4 scored dimensionsScore range: 05Word count: 45–100

What We Check

1
Role and Responsibilities

Assess whether the description makes the applicant's actual role and meaningful responsibilities concrete within one experience.

2
Concrete Impact or Outcome

Evaluate whether the entry shows what changed, resulted, or mattered because of the applicant's actions.

3
Reflection and Personal Growth

Assess whether the applicant draws a supported insight from this experience or shows a change in understanding, behavior, skill, or responsibility.

4
Relevance and Context

Determine whether the entry selects context that helps an admissions reader understand why this experience belongs in the application and what it reveals about the applicant.

Mistakes We Flag

Listing duties without showing your role
A list of tasks can leave readers unsure what responsibility you actually held, how you acted, or who you worked with. Show one or two actions that you personally owned.
Focusing on the organization instead of your involvement
Background about an organization, its mission, or its reputation does not explain your contribution. Use the limited space to clarify what you did and why a detail mattered to your involvement.
Claiming impact without an observable result
Saying you “made a difference” does not show what changed. Name a response, completed product, process improvement, or other result, even if it was modest.
Using generic lessons or trait labels
Claims about teamwork, communication, empathy, or leadership need evidence from the experience. Explain what you now notice or do differently, if the experience supports that reflection.
Repeating information already in the application fields
Your category, organization, title, dates, location, status, and time are already provided elsewhere. Start with an action or responsibility that helps readers understand your experience.

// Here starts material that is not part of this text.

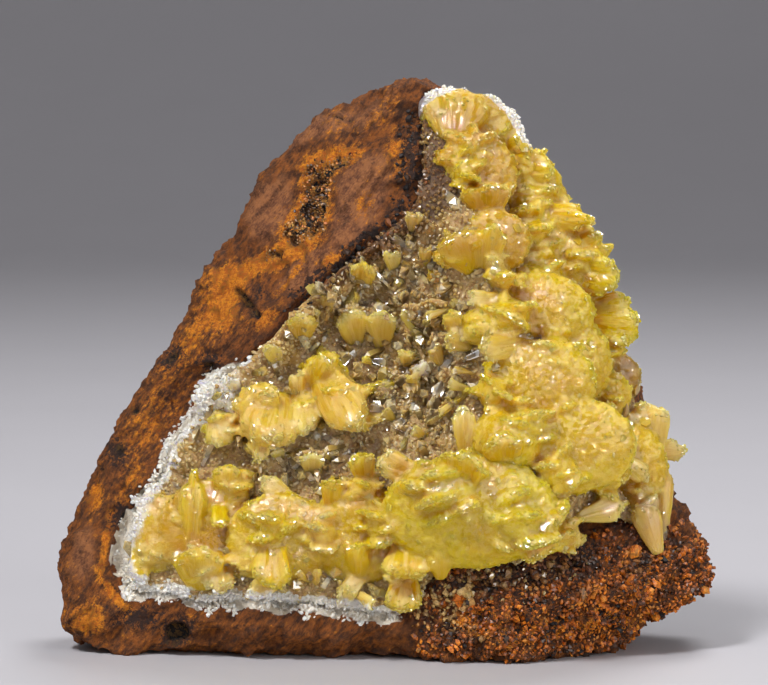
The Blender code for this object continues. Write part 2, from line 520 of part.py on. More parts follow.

Frequently Asked Questions

How long should my experience description be?

The description should be 45 to 100 words and concise without sacrificing clarity.

Do I need to connect every experience to dentistry?

No. Relevance can be personal, educational, professional, service-oriented, cultural, or dental. Do not force a dental connection that the experience does not support.

Do I need to show a major or measurable impact?

No. An outcome can be modest, qualitative, process-based, or personally consequential. What matters is explaining what resulted or why your actions mattered without overstating your contribution.

Does every entry need a personal lesson?

No. Include reflection when it is supported by the experience, such as a change in understanding, behavior, skill, or responsibility. A straightforward factual entry does not need a forced life lesson.